╭──

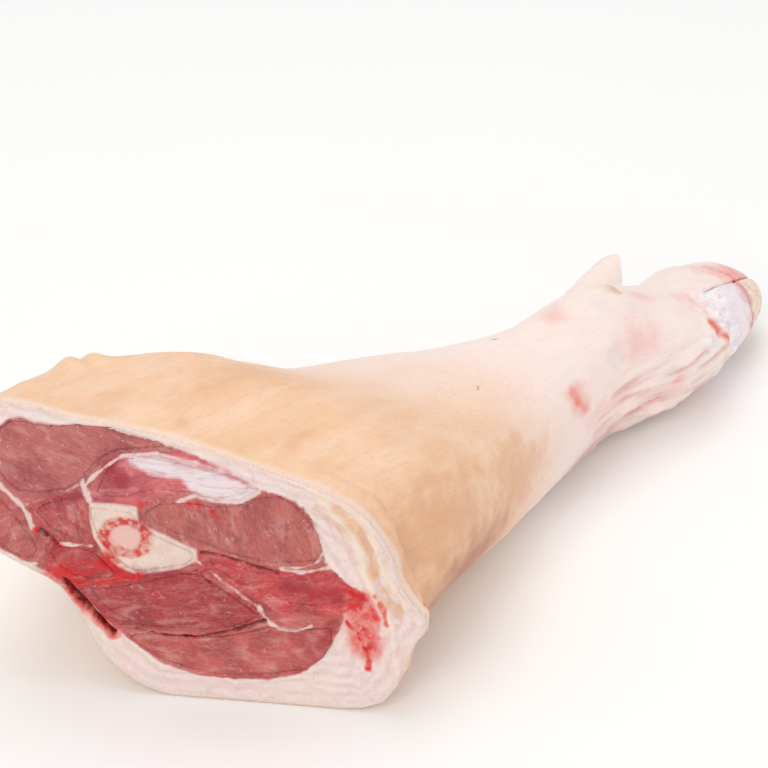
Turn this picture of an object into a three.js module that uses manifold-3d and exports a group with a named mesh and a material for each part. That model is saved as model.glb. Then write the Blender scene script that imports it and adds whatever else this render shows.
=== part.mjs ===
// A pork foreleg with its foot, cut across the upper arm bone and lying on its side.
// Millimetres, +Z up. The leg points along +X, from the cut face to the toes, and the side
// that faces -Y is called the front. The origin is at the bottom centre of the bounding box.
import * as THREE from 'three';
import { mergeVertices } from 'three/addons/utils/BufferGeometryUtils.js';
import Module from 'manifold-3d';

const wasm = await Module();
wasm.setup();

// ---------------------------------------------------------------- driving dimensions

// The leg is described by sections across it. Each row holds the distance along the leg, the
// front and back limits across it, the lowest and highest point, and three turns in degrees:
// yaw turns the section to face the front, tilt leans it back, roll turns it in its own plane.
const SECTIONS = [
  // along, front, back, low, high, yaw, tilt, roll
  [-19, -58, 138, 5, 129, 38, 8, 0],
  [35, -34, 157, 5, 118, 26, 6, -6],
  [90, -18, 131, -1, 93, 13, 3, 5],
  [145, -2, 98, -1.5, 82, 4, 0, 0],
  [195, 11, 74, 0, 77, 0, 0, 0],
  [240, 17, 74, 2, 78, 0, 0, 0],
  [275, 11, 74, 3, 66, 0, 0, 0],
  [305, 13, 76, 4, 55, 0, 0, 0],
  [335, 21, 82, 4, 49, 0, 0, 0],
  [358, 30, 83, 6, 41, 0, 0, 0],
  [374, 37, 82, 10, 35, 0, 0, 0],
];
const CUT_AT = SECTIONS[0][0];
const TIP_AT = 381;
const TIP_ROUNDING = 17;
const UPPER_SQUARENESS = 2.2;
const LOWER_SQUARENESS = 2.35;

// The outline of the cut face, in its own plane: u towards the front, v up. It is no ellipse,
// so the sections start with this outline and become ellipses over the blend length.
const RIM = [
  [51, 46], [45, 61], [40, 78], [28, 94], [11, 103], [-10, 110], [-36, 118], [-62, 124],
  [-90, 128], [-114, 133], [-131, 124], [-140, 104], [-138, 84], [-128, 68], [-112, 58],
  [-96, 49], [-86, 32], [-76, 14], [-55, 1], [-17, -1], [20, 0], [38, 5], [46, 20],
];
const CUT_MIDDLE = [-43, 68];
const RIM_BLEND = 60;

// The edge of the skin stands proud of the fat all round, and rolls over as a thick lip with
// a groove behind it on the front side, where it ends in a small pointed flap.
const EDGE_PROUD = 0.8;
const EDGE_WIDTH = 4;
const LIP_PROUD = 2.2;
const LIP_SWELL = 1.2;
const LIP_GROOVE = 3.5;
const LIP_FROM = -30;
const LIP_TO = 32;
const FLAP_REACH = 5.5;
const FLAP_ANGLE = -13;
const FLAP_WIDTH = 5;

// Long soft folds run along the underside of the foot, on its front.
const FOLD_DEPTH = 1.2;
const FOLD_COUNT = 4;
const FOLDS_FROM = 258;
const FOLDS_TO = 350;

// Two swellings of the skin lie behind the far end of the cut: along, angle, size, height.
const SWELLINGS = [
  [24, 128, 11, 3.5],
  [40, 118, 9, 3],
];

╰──

*Problem to work on*. Scan the listing above and identify each line holding the string "part"; copy every such line.

*Finished task*.
Turn this picture of an object into a three.js module that uses manifold-3d and exports a group with a named mesh and a material for each part. That model is saved as model.glb. Then write the Blender scene script that imports it and adds whatever else this render shows.
=== part.mjs ===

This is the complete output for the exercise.